## Exercise task
Your task is to copy the lines between the line containing "# Flash torn" and the line containing "bpy.context.scene.collection.objects.link(rigid_bodies[body])", counting both of those lines, and to emit nothing more.

## Information supplied
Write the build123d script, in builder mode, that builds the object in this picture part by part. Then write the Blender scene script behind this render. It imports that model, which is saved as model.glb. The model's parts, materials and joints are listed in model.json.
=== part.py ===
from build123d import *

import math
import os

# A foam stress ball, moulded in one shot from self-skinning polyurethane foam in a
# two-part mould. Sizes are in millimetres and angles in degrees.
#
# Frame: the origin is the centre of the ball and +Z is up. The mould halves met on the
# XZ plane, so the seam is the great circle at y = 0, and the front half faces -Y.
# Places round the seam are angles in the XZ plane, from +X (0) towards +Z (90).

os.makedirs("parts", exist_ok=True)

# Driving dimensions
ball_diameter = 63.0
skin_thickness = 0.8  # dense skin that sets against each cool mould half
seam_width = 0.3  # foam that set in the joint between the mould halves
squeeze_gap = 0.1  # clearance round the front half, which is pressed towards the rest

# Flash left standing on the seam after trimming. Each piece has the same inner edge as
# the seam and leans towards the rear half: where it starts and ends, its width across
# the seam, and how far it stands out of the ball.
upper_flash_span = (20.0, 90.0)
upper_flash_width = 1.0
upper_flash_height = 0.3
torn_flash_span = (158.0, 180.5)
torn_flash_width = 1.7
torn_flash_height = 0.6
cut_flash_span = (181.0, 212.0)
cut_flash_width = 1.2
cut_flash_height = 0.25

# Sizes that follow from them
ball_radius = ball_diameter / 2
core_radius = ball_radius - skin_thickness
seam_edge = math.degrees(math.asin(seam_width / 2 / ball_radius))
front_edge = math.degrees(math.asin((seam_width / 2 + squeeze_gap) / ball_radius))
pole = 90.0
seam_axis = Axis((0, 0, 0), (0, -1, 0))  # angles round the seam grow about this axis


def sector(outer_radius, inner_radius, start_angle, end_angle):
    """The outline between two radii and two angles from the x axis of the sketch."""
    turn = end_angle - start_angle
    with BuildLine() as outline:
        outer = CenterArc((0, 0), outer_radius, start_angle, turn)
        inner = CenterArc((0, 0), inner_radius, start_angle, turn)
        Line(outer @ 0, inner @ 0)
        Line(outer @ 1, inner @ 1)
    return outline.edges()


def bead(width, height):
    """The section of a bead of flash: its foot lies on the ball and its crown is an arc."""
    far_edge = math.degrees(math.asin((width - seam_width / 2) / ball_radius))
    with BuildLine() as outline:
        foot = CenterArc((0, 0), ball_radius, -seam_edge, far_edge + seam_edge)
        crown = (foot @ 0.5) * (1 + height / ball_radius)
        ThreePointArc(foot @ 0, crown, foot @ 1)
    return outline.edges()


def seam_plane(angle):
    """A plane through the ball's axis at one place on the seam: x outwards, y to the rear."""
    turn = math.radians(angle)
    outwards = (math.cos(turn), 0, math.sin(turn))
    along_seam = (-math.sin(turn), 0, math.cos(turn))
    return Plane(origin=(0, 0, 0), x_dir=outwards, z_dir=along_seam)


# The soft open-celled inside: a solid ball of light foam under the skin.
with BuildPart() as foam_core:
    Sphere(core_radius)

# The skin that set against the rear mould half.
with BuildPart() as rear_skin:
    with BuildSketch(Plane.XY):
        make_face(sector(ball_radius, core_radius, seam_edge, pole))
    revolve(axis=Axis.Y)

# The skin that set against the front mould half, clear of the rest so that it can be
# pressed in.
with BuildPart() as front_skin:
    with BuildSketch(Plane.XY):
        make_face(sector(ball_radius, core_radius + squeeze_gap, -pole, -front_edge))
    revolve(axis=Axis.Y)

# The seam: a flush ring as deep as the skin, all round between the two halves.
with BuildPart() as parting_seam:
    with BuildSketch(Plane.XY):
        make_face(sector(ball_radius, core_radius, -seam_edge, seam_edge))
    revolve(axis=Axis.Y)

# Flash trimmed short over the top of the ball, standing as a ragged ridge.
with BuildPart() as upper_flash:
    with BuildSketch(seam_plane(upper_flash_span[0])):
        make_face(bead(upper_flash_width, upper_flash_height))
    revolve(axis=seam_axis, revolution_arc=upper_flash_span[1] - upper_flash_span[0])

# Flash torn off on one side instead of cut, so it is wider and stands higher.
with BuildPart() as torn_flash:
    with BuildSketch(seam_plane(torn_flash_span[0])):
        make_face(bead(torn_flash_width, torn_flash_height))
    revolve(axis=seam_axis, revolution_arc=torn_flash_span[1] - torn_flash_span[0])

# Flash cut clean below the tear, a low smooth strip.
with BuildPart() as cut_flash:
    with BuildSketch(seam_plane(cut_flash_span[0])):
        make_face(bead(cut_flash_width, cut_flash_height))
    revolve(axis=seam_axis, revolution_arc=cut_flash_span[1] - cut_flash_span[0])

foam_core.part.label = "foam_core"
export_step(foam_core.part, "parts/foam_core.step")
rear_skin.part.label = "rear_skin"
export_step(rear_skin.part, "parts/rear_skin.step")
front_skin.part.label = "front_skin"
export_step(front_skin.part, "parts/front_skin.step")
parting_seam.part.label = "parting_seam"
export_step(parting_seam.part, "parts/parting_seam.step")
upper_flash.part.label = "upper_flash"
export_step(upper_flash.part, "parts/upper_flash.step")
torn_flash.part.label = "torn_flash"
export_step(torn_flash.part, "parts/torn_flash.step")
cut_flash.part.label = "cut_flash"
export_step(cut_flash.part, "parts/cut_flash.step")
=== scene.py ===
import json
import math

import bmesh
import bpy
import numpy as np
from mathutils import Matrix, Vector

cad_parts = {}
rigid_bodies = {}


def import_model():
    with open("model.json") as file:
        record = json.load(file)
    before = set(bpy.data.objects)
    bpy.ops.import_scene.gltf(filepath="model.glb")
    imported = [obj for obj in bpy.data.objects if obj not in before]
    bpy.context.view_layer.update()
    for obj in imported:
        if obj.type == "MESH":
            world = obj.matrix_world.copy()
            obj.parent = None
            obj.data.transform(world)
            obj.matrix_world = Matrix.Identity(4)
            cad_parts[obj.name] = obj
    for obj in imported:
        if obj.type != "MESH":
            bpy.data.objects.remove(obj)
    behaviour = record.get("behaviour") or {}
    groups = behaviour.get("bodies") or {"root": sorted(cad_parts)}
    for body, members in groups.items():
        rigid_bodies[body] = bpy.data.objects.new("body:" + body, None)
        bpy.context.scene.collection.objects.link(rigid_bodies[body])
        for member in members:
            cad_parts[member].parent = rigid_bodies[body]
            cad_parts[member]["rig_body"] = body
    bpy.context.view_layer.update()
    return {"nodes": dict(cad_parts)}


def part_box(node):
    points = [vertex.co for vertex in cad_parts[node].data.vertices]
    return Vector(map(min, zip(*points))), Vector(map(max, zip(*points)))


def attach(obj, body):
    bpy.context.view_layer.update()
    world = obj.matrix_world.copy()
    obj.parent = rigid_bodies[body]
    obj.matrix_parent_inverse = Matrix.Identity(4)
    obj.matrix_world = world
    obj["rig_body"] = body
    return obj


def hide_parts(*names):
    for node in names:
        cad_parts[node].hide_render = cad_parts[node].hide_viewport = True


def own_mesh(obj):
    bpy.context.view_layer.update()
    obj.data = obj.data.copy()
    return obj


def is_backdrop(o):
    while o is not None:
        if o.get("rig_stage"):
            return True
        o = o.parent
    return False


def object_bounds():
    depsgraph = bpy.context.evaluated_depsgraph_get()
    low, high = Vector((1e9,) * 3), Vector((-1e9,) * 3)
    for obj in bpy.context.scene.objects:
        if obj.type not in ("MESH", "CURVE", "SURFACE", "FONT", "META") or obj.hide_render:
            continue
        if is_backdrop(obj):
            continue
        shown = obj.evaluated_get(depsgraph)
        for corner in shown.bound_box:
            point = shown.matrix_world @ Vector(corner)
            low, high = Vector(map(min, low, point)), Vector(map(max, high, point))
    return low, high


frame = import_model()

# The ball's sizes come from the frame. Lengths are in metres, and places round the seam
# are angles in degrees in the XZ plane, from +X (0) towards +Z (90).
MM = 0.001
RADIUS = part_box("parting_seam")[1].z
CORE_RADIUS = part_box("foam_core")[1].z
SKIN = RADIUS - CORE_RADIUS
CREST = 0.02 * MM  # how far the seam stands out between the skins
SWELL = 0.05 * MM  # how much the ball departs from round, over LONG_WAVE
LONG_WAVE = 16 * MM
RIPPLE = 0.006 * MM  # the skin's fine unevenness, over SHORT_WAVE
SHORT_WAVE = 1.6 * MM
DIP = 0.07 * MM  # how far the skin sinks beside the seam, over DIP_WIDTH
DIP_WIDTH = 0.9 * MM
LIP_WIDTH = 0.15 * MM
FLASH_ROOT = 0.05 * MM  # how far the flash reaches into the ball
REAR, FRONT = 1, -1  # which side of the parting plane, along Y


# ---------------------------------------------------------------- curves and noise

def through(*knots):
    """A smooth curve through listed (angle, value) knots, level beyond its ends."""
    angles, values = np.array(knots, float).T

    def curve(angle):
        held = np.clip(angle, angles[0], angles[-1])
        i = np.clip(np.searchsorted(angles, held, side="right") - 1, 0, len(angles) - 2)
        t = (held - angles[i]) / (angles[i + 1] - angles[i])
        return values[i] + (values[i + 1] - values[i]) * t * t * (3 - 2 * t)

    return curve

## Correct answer
# Flash torn off on one side instead of cut, so it is wider and stands higher.
with BuildPart() as torn_flash:
    with BuildSketch(seam_plane(torn_flash_span[0])):
        make_face(bead(torn_flash_width, torn_flash_height))
    revolve(axis=seam_axis, revolution_arc=torn_flash_span[1] - torn_flash_span[0])

# Flash cut clean below the tear, a low smooth strip.
with BuildPart() as cut_flash:
    with BuildSketch(seam_plane(cut_flash_span[0])):
        make_face(bead(cut_flash_width, cut_flash_height))
    revolve(axis=seam_axis, revolution_arc=cut_flash_span[1] - cut_flash_span[0])

foam_core.part.label = "foam_core"
export_step(foam_core.part, "parts/foam_core.step")
rear_skin.part.label = "rear_skin"
export_step(rear_skin.part, "parts/rear_skin.step")
front_skin.part.label = "front_skin"
export_step(front_skin.part, "parts/front_skin.step")
parting_seam.part.label = "parting_seam"
export_step(parting_seam.part, "parts/parting_seam.step")
upper_flash.part.label = "upper_flash"
export_step(upper_flash.part, "parts/upper_flash.step")
torn_flash.part.label = "torn_flash"
export_step(torn_flash.part, "parts/torn_flash.step")
cut_flash.part.label = "cut_flash"
export_step(cut_flash.part, "parts/cut_flash.step")
=== scene.py ===
import json
import math

import bmesh
import bpy
import numpy as np
from mathutils import Matrix, Vector

cad_parts = {}
rigid_bodies = {}


def import_model():
    with open("model.json") as file:
        record = json.load(file)
    before = set(bpy.data.objects)
    bpy.ops.import_scene.gltf(filepath="model.glb")
    imported = [obj for obj in bpy.data.objects if obj not in before]
    bpy.context.view_layer.update()
    for obj in imported:
        if obj.type == "MESH":
            world = obj.matrix_world.copy()
            obj.parent = None
            obj.data.transform(world)
            obj.matrix_world = Matrix.Identity(4)
            cad_parts[obj.name] = obj
    for obj in imported:
        if obj.type != "MESH":
            bpy.data.objects.remove(obj)
    behaviour = record.get("behaviour") or {}
    groups = behaviour.get("bodies") or {"root": sorted(cad_parts)}
    for body, members in groups.items():
        rigid_bodies[body] = bpy.data.objects.new("body:" + body, None)
        bpy.context.scene.collection.objects.link(rigid_bodies[body])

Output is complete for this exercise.